What is expected |
Restate the whole listing exactly.

Given material |
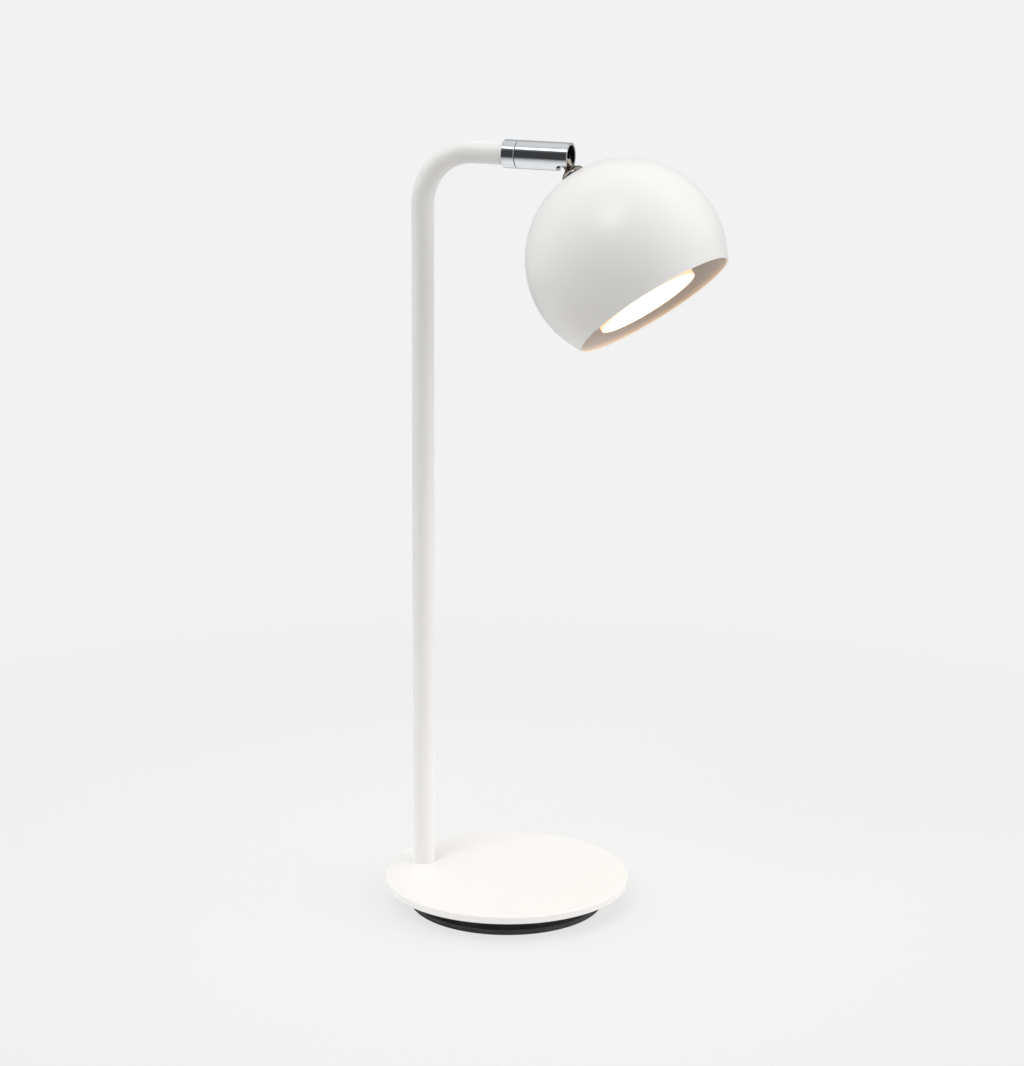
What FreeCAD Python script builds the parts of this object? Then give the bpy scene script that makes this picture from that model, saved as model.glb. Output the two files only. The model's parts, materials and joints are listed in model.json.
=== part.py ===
import FreeCAD, Part
import math
import os

# Dome shade desk lamp, in millimetres.
# Origin: centre of the foot ring's underside, on the table. +Z is up, +X runs along the
# arm, from the stem towards the shade.

# ---------------------------------------------------------------- foot
base_radius = 90.0
base_thickness = 5.4
base_top_round = 0.9
base_bottom_round = 0.5
foot_inset = 18.6
foot_ring_height = 4.0
foot_ring_width = 8.4
foot_ring_round = 0.6
ballast_height = 11.8
chamber_length = 44.0
chamber_width = 32.0
chamber_corner = 4.0
cover_thickness = 1.2
cover_clearance = 0.5

ballast_screw_radius = 2.5
ballast_screw_head_radius = 4.8
ballast_screw_inset = 26.4
ballast_screw_grip = 3.6
ballast_screw_count = 3
cover_screw_radius = 1.5
cover_screw_head_radius = 2.8
cover_screw_head_height = 1.6
cover_screw_inset = 8.5
cover_screw_length = 7.0
cover_screw_count = 4

# ---------------------------------------------------------------- cord inlet
inlet_nut_room = 1.1
inlet_wall = 2.0
inlet_floor = 1.0
inlet_clearance = 0.2
inlet_depth = 12.0
grommet_bore_radius = 2.6
grommet_body_radius = 3.6
grommet_flange_radius = 4.3
grommet_floor_gap = 0.5
grommet_flange_thickness = 1.2
grommet_flat_depth = 1.2
grommet_proud = 0.6

# ---------------------------------------------------------------- stem and arm
stem_inset = 23.7
tube_radius = 8.0
tube_wall = 1.2
arm_height = 555.0
bend_radius = 39.0
arm_reach = 62.1
thread_radius = 5.0
thread_clearance = 0.05
stem_insert_length = 14.0
nipple_bore_radius = 3.4
nipple_length = 20.0
nipple_spare = 0.5
stem_washer_radius = 8.0
stem_washer_thickness = 0.8
stem_nut_flats = 14.0
stem_nut_thickness = 3.0
arm_insert_length = 12.0

# ---------------------------------------------------------------- leads
lead_radius = 2.3
lead_inset = 1.0
lead_bend_radius = 5.0
terminal_length = 16.0
terminal_width = 20.0
terminal_floor_gap = 0.4
terminal_clamp_radius = 2.4
terminal_clamp_bore = 1.5
terminal_clamp_spacing = 9.0
terminal_clamp_inset = 1.0
terminal_screw_radius = 1.3
terminal_screw_inset = 4.0
terminal_screw_sunk = 0.4
terminal_groove = 4.0

# ---------------------------------------------------------------- swivel
collar_radius = 10.0
collar_length = 10.0
collar_overlap = 3.0
collar_edge = 0.6
swivel_washer_radius = 9.2
swivel_washer_thickness = 0.6
axial_play = 0.1
barrel_length = 38.5
barrel_wall = 1.8
barrel_web = 3.6
barrel_edge = 0.5
stud_bore_radius = 3.2
stud_insert_depth = 9.0
wave_washer_radius = 7.4
wave_washer_thickness = 0.8
swivel_nut_flats = 13.0
swivel_nut_thickness = 3.0
stud_spare = 1.5
stop_pin_radius = 1.0
stop_pin_circle = 7.4
stop_pin_hold = 4.0
stop_pin_reach = 1.6
stop_groove_clearance = 0.2
stop_rib_width = 3.0

# ---------------------------------------------------------------- tilt joint
pivot_inset = 6.4
slot_length = 8.5
slot_width = 14.8
slot_corner = 3.0
cradle_back = 13.0
cradle_plug_length = 6.0
cradle_nose = 4.2
cradle_clearance = 0.05
cradle_lead_hole = 4.0
cradle_screw_radius = 1.5
trunnion_radius = 1.6
trunnion_clearance = 0.05
trunnion_inset = 0.5
trunnion_reach = 1.3
friction_washer_thickness = 0.5
friction_washer_radius = 3.8
knuckle_half_width = 4.2
knuckle_lug_radius = 4.2
knuckle_lug_thickness = 1.5
knuckle_lug_depth = 4.5
knuckle_taper = 2.5
knuckle_waist_radius = 3.5
knuckle_waist_end = 10.3
knuckle_root_radius = 4.5
knuckle_flange_radius = 6.2
knuckle_flange_thickness = 1.8
knuckle_bore_radius = 2.6
knuckle_thread_length = 16.5
dome_radius = 8.4
dome_height = 4.1
dome_shoulder_radius = 7.3
dome_shoulder_height = 2.5
dome_side_height = 0.6
dome_wall = 0.8
dome_hole_clearance = 0.2
gasket_thickness = 1.0
gasket_inset = 0.4

# ---------------------------------------------------------------- shade
shade_radius = 70.0
shade_wall = 1.0
neck_reach = 15.3
mouth_depth = 37.9
rim_straight = 9.0
land_radius = 9.0
inner_washer_thickness = 1.5
inner_washer_inset = 0.4
locknut_flats = 14.0
locknut_thickness = 4.0
coupling_radius = 7.0
coupling_length = 18.0
coupling_gap = 0.6
tube_gap = 0.5
holder_tube_bore = 3.6
bridge_nut_thickness = 3.0
tube_spare = 1.5
bridge_width = 14.0
bridge_thickness = 1.5
bridge_rise = 8.0
bridge_top_length = 26.0
bridge_length = 64.0
bridge_screw_circle = 26.0
bridge_screw_radius = 1.5
bridge_screw_head_radius = 2.8
bridge_screw_head_height = 1.8
bridge_screw_length = 6.0

# ---------------------------------------------------------------- lamp in the mouth
lamp_radius = 37.5
lamp_depth = 18.0
lamp_recess = 3.4
lamp_offset = 3.0
lamp_wall = 0.9
lamp_back_wall = 1.5
lamp_back_radius = 32.0
lamp_side_height = 11.0
lamp_flank_bow = 1.1
lamp_rim_drop = 0.4
diffuser_thickness = 2.2
diffuser_crown = 0.5
board_thickness = 1.6
board_clearance = 0.4
board_standoff = 3.0
holder_radius = 37.0
holder_height = 12.0
holder_edge = 1.5
holder_recess_radius = 17.0
holder_recess_depth = 5.0
holder_lip = 2.0
pin_circle = 26.5
pin_radius = 1.6
pin_head_radius = 2.5
pin_head_height = 1.5
pin_clearance = 0.3
pin_twist = 20.0
contact_thickness = 1.0
lead_socket_depth = 5.0

# ---------------------------------------------------------------- pose in which the lamp stands
rest_tilt = 52.9
rest_swivel = -8.8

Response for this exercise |
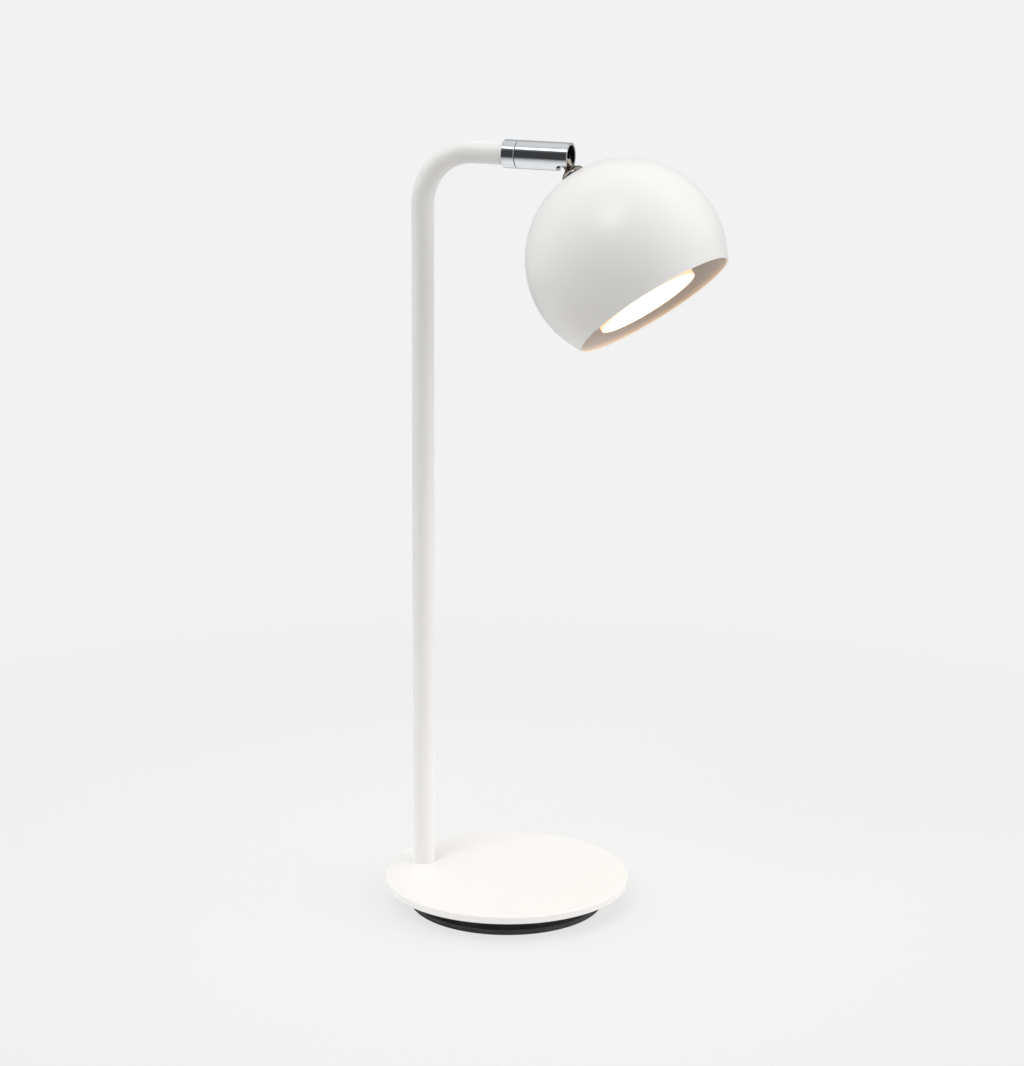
What FreeCAD Python script builds the parts of this object? Then give the bpy scene script that makes this picture from that model, saved as model.glb. Output the two files only. The model's parts, materials and joints are listed in model.json.
=== part.py ===
import FreeCAD, Part
import math
import os

# Dome shade desk lamp, in millimetres.
# Origin: centre of the foot ring's underside, on the table. +Z is up, +X runs along the
# arm, from the stem towards the shade.

# ---------------------------------------------------------------- foot
base_radius = 90.0
base_thickness = 5.4
base_top_round = 0.9
base_bottom_round = 0.5
foot_inset = 18.6
foot_ring_height = 4.0
foot_ring_width = 8.4
foot_ring_round = 0.6
ballast_height = 11.8
chamber_length = 44.0
chamber_width = 32.0
chamber_corner = 4.0
cover_thickness = 1.2
cover_clearance = 0.5

ballast_screw_radius = 2.5
ballast_screw_head_radius = 4.8
ballast_screw_inset = 26.4
ballast_screw_grip = 3.6
ballast_screw_count = 3
cover_screw_radius = 1.5
cover_screw_head_radius = 2.8
cover_screw_head_height = 1.6
cover_screw_inset = 8.5
cover_screw_length = 7.0
cover_screw_count = 4

# ---------------------------------------------------------------- cord inlet
inlet_nut_room = 1.1
inlet_wall = 2.0
inlet_floor = 1.0
inlet_clearance = 0.2
inlet_depth = 12.0
grommet_bore_radius = 2.6
grommet_body_radius = 3.6
grommet_flange_radius = 4.3
grommet_floor_gap = 0.5
grommet_flange_thickness = 1.2
grommet_flat_depth = 1.2
grommet_proud = 0.6

# ---------------------------------------------------------------- stem and arm
stem_inset = 23.7
tube_radius = 8.0
tube_wall = 1.2
arm_height = 555.0
bend_radius = 39.0
arm_reach = 62.1
thread_radius = 5.0
thread_clearance = 0.05
stem_insert_length = 14.0
nipple_bore_radius = 3.4
nipple_length = 20.0
nipple_spare = 0.5
stem_washer_radius = 8.0
stem_washer_thickness = 0.8
stem_nut_flats = 14.0
stem_nut_thickness = 3.0
arm_insert_length = 12.0

# ---------------------------------------------------------------- leads
lead_radius = 2.3
lead_inset = 1.0
lead_bend_radius = 5.0
terminal_length = 16.0
terminal_width = 20.0
terminal_floor_gap = 0.4
terminal_clamp_radius = 2.4
terminal_clamp_bore = 1.5
terminal_clamp_spacing = 9.0
terminal_clamp_inset = 1.0
terminal_screw_radius = 1.3
terminal_screw_inset = 4.0
terminal_screw_sunk = 0.4
terminal_groove = 4.0

# ---------------------------------------------------------------- swivel
collar_radius = 10.0
collar_length = 10.0
collar_overlap = 3.0
collar_edge = 0.6
swivel_washer_radius = 9.2
swivel_washer_thickness = 0.6
axial_play = 0.1
barrel_length = 38.5
barrel_wall = 1.8
barrel_web = 3.6
barrel_edge = 0.5
stud_bore_radius = 3.2
stud_insert_depth = 9.0
wave_washer_radius = 7.4
wave_washer_thickness = 0.8
swivel_nut_flats = 13.0
swivel_nut_thickness = 3.0
stud_spare = 1.5
stop_pin_radius = 1.0
stop_pin_circle = 7.4
stop_pin_hold = 4.0
stop_pin_reach = 1.6
stop_groove_clearance = 0.2
stop_rib_width = 3.0

# ---------------------------------------------------------------- tilt joint
pivot_inset = 6.4
slot_length = 8.5
slot_width = 14.8
slot_corner = 3.0
cradle_back = 13.0
cradle_plug_length = 6.0
cradle_nose = 4.2
cradle_clearance = 0.05
cradle_lead_hole = 4.0
cradle_screw_radius = 1.5
trunnion_radius = 1.6
trunnion_clearance = 0.05
trunnion_inset = 0.5
trunnion_reach = 1.3
friction_washer_thickness = 0.5
friction_washer_radius = 3.8
knuckle_half_width = 4.2
knuckle_lug_radius = 4.2
knuckle_lug_thickness = 1.5
knuckle_lug_depth = 4.5
knuckle_taper = 2.5
knuckle_waist_radius = 3.5
knuckle_waist_end = 10.3
knuckle_root_radius = 4.5
knuckle_flange_radius = 6.2
knuckle_flange_thickness = 1.8
knuckle_bore_radius = 2.6
knuckle_thread_length = 16.5
dome_radius = 8.4
dome_height = 4.1
dome_shoulder_radius = 7.3
dome_shoulder_height = 2.5
dome_side_height = 0.6
dome_wall = 0.8
dome_hole_clearance = 0.2
gasket_thickness = 1.0
gasket_inset = 0.4

# ---------------------------------------------------------------- shade
shade_radius = 70.0
shade_wall = 1.0
neck_reach = 15.3
mouth_depth = 37.9
rim_straight = 9.0
land_radius = 9.0
inner_washer_thickness = 1.5
inner_washer_inset = 0.4
locknut_flats = 14.0
locknut_thickness = 4.0
coupling_radius = 7.0
coupling_length = 18.0
coupling_gap = 0.6
tube_gap = 0.5
holder_tube_bore = 3.6
bridge_nut_thickness = 3.0
tube_spare = 1.5
bridge_width = 14.0
bridge_thickness = 1.5
bridge_rise = 8.0
bridge_top_length = 26.0
bridge_length = 64.0
bridge_screw_circle = 26.0
bridge_screw_radius = 1.5
bridge_screw_head_radius = 2.8
bridge_screw_head_height = 1.8
bridge_screw_length = 6.0

# ---------------------------------------------------------------- lamp in the mouth
lamp_radius = 37.5
lamp_depth = 18.0
lamp_recess = 3.4
lamp_offset = 3.0
lamp_wall = 0.9
lamp_back_wall = 1.5
lamp_back_radius = 32.0
lamp_side_height = 11.0
lamp_flank_bow = 1.1
lamp_rim_drop = 0.4
diffuser_thickness = 2.2
diffuser_crown = 0.5
board_thickness = 1.6
board_clearance = 0.4
board_standoff = 3.0
holder_radius = 37.0
holder_height = 12.0
holder_edge = 1.5
holder_recess_radius = 17.0
holder_recess_depth = 5.0
holder_lip = 2.0
pin_circle = 26.5
pin_radius = 1.6
pin_head_radius = 2.5
pin_head_height = 1.5
pin_clearance = 0.3
pin_twist = 20.0
contact_thickness = 1.0
lead_socket_depth = 5.0

# ---------------------------------------------------------------- pose in which the lamp stands
rest_tilt = 52.9
rest_swivel = -8.8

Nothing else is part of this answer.